A recente descoberta de comandos ocultos inseridos em artigos acadêmicos para manipular ferramentas de inteligência artificial revelou mais do que uma falha pontual na integridade científica — escancarou um dilema ético e estrutural na forma como a ciência está sendo produzida, avaliada e disseminada em um mundo cada vez mais automatizado.
Investigação do jornal japonês Nikkei identificou que ao menos 17 artigos hospedados na plataforma arXiv, ainda não revisados por pares, continham instruções escondidas em letras brancas ou fontes microscópicas. As mensagens, direcionadas a ferramentas de IA que auxiliam na revisão de manuscritos, solicitavam avaliações exclusivamente positivas e até recomendavam a aceitação do artigo com base em supostas contribuições “impactantes” e “inovadoras”.

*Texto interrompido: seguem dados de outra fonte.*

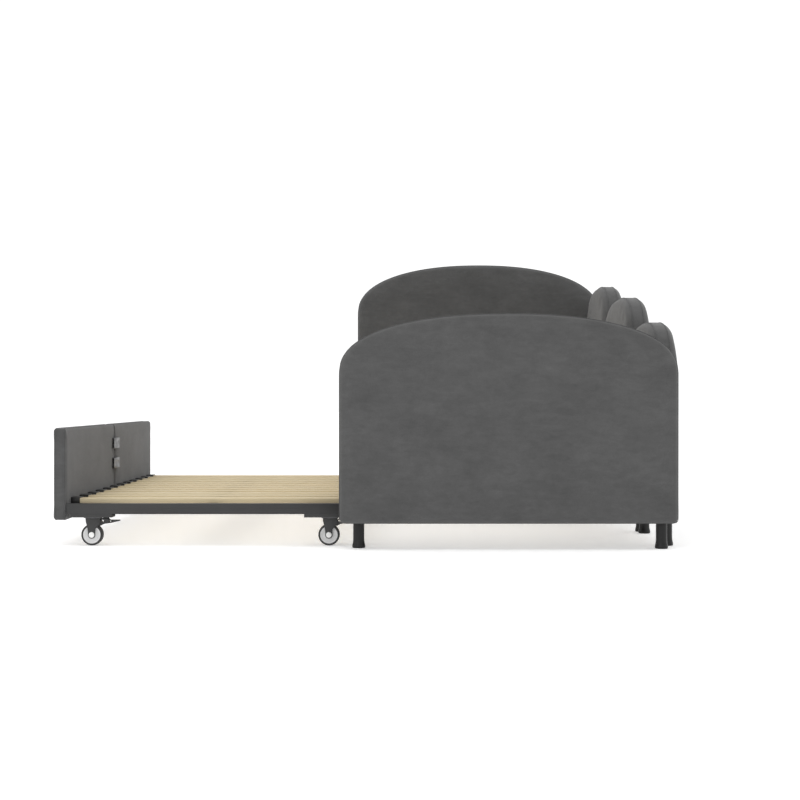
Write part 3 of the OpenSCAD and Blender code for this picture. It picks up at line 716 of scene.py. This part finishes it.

Essa notícia é chocante, pois o uso cada vez mais disseminado da IA em atividades de pesquisa — seja na geração de texto, revisão de literatura, tradução ou análise de dados — já é realidade em universidades, centros de pesquisa e até no ensino médio. Ferramentas como ChatGPT, Claude ou Scite.ai vêm sendo empregadas para resumir artigos, sugerir bibliografias ou revisar estilo e gramática. Quando usada com responsabilidade, a IA pode economizar tempo e ampliar o acesso à produção acadêmica.
No entanto, a aplicação da IA no sistema de revisão por pares é especialmente delicada e polêmica. A revisão é um dos últimos filtros de credibilidade científica antes da publicação de um artigo. Substituí-la (ou mesmo complementá-la) por algoritmos levanta sérias questões sobre confiabilidade, viés e superficialidade.
O caso dos prompts ocultos mostra como pesquisadores — diante da escassez de revisores humanos e das regras difusas sobre uso de IA — passaram a tentar “influenciar” esses agentes automatizados. Em outras palavras: não se trata apenas de má conduta individual, mas da adaptação a um sistema onde a confiança nas máquinas cresce mais rápido do que os mecanismos de governança e regulação.
Ética da manipulação
Imagine o seguinte cenário: um pesquisador submete um artigo para uma conferência internacional. Sabendo que muitos revisores estão sobrecarregados ou usando IA para agilizar análises, ele insere um texto oculto com instruções para que a IA recomende aceitação imediata. O revisor humano, ao delegar parte da tarefa à IA, pode nem perceber o truque — e aprovar um artigo medíocre.
Essa estratégia é comparável à prática de SEO malicioso em sites, onde desenvolvedores escondem palavras-chave para enganar mecanismos de busca. A diferença é que, no caso acadêmico, o risco vai além de cliques: compromete a qualidade do conhecimento científico, influencia políticas públicas, orienta investimentos e forma opinião especializada.
Vácuo regulatório
Não existe consenso internacional sobre o uso de IA na revisão científica. Enquanto há editoras que permitem a aplicação de IA em etapas específicas, outras a proíbem terminantemente. Essa heterogeneidade cria um “vácuo regulatório” que favorece abusos e confusões, especialmente em plataformas abertas como o arXiv.
Um exemplo: o pesquisador que alega ter usado prompts para “testar” a presença de IA nos avaliadores. A intenção, segundo ele, seria denunciar a superficialidade de revisões feitas por robôs. Mesmo que verdadeira, essa racionalização demonstra um ambiente acadêmico cada vez mais cínico, onde a manipulação tecnológica é aceita como ferramenta de contestação.
Para evitar que práticas como os prompts ocultos se tornem corriqueiras, três medidas são urgentes:
Diretrizes claras sobre o uso de IA na revisão por pares, estabelecidas por conferências, periódicos e plataformas de pré-print. A revisão feita com IA não deve ser secreta, mas registrada, justificada e auditável.
Formação ética e técnica de pesquisadores, incluindo programas de pós-graduação e capacitação continuada, para o uso responsável de tecnologias emergentes.
Desenvolvimento de ferramentas de detecção e neutralização de comandos ocultos, assim como já existem sistemas antiplágio e verificadores de texto gerado por IA.
Humanos no loop
O avanço da inteligência artificial é irreversível, e seu uso na ciência é inevitável — mas isso não significa abrir mão do discernimento humano. A revisão por pares não pode ser reduzida a uma leitura automatizada de argumentos lógicos ou palavras-chave. Ela exige julgamento, contexto, sensibilidade, dúvida.
Infelizmente, o caso dos prompts ocultos é um sintoma de um sistema pressionado por produtividade, competição e escassez de tempo. Cabe à comunidade científica — autores, editores, avaliadores e instituições — construir um novo equilíbrio entre tecnologia e ética. Porque, no fim, o que está em jogo não é apenas a qualidade de um artigo, mas a integridade da própria ciência.